##### Data shown

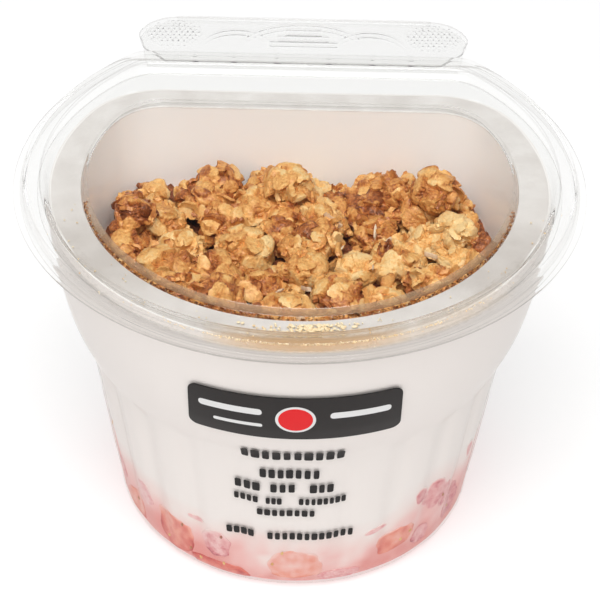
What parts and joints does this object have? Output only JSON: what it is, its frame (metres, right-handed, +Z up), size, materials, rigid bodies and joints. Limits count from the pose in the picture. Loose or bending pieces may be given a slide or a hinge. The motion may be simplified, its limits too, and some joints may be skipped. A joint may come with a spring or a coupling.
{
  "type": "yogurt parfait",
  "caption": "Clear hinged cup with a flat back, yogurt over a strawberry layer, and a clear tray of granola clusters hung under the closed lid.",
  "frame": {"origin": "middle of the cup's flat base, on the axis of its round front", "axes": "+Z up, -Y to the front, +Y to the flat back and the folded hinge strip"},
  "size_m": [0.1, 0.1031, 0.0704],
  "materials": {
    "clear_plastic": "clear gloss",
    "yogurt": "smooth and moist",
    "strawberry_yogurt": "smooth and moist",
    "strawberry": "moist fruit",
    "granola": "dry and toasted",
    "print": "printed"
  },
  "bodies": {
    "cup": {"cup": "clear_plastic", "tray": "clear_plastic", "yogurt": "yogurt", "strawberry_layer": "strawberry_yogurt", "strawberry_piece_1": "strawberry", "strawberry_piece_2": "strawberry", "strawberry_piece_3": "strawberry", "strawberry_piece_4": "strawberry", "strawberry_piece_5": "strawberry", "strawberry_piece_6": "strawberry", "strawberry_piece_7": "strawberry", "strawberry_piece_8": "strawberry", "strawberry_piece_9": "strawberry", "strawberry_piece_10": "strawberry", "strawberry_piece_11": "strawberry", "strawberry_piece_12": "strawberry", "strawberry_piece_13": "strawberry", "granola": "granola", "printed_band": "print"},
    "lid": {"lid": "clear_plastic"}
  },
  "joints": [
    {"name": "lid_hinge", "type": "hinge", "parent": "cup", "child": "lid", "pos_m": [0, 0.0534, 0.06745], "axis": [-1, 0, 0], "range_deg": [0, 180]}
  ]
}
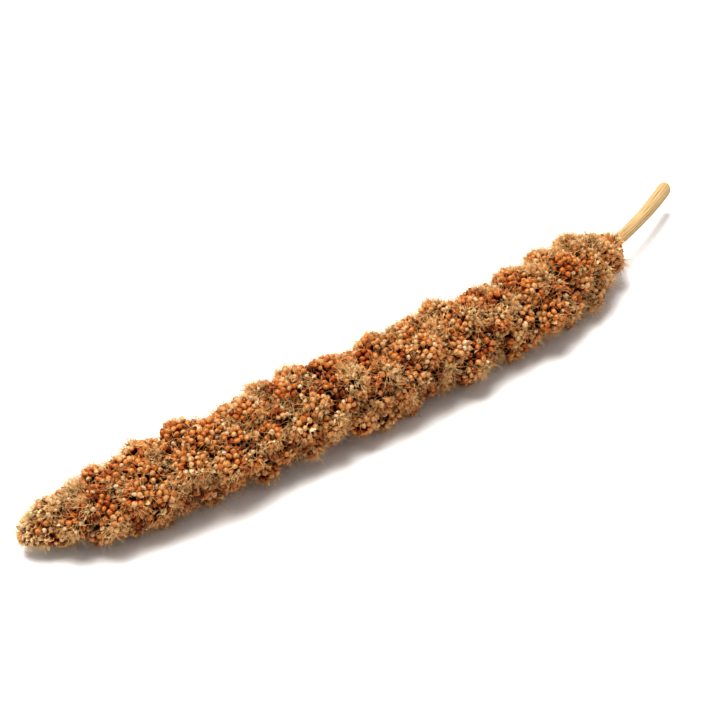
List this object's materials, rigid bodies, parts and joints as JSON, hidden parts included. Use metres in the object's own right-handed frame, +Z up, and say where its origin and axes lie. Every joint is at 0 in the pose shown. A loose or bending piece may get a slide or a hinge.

##########

▸ Task to carry out: Your task is to output all of the data above word for word.

▸ The reply:
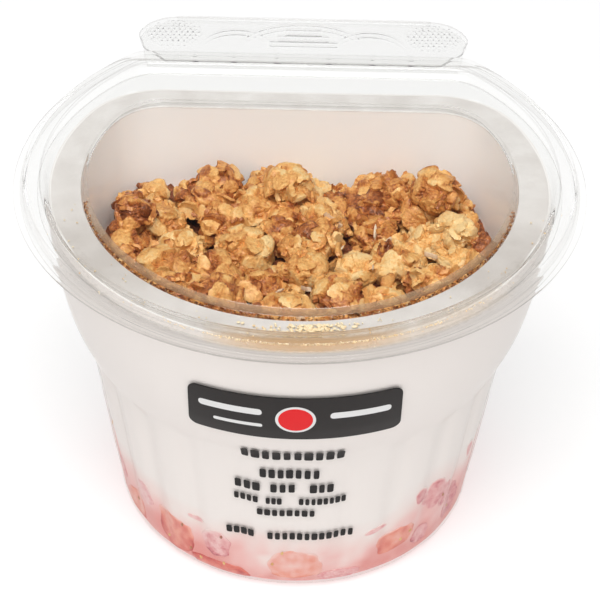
What parts and joints does this object have? Output only JSON: what it is, its frame (metres, right-handed, +Z up), size, materials, rigid bodies and joints. Limits count from the pose in the picture. Loose or bending pieces may be given a slide or a hinge. The motion may be simplified, its limits too, and some joints may be skipped. A joint may come with a spring or a coupling.
{
  "type": "yogurt parfait",
  "caption": "Clear hinged cup with a flat back, yogurt over a strawberry layer, and a clear tray of granola clusters hung under the closed lid.",
  "frame": {"origin": "middle of the cup's flat base, on the axis of its round front", "axes": "+Z up, -Y to the front, +Y to the flat back and the folded hinge strip"},
  "size_m": [0.1, 0.1031, 0.0704],
  "materials": {
    "clear_plastic": "clear gloss",
    "yogurt": "smooth and moist",
    "strawberry_yogurt": "smooth and moist",
    "strawberry": "moist fruit",
    "granola": "dry and toasted",
    "print": "printed"
  },
  "bodies": {
    "cup": {"cup": "clear_plastic", "tray": "clear_plastic", "yogurt": "yogurt", "strawberry_layer": "strawberry_yogurt", "strawberry_piece_1": "strawberry", "strawberry_piece_2": "strawberry", "strawberry_piece_3": "strawberry", "strawberry_piece_4": "strawberry", "strawberry_piece_5": "strawberry", "strawberry_piece_6": "strawberry", "strawberry_piece_7": "strawberry", "strawberry_piece_8": "strawberry", "strawberry_piece_9": "strawberry", "strawberry_piece_10": "strawberry", "strawberry_piece_11": "strawberry", "strawberry_piece_12": "strawberry", "strawberry_piece_13": "strawberry", "granola": "granola", "printed_band": "print"},
    "lid": {"lid": "clear_plastic"}
  },
  "joints": [
    {"name": "lid_hinge", "type": "hinge", "parent": "cup", "child": "lid", "pos_m": [0, 0.0534, 0.06745], "axis": [-1, 0, 0], "range_deg": [0, 180]}
  ]
}
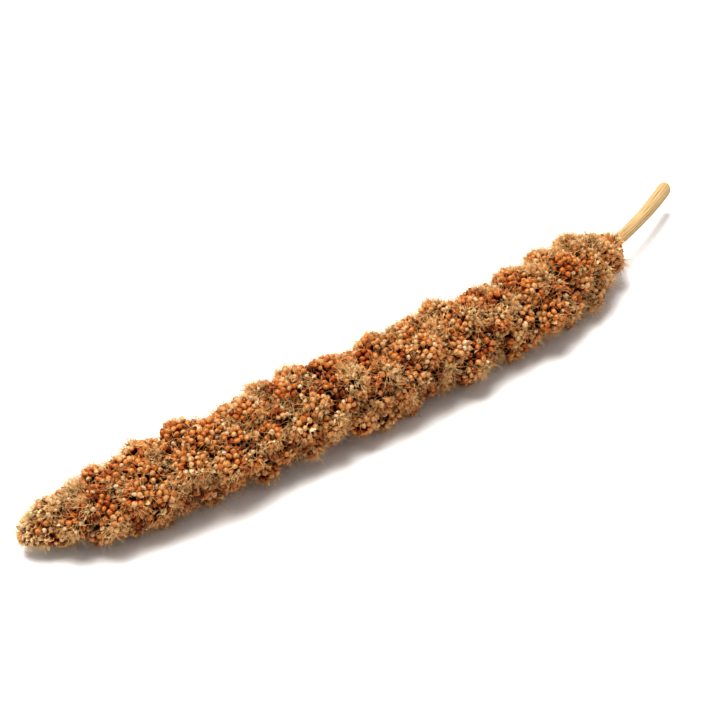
List this object's materials, rigid bodies, parts and joints as JSON, hidden parts included. Use metres in the object's own right-handed frame, +Z up, and say where its origin and axes lie. Every joint is at 0 in the pose shown. A loose or bending piece may get a slide or a hinge.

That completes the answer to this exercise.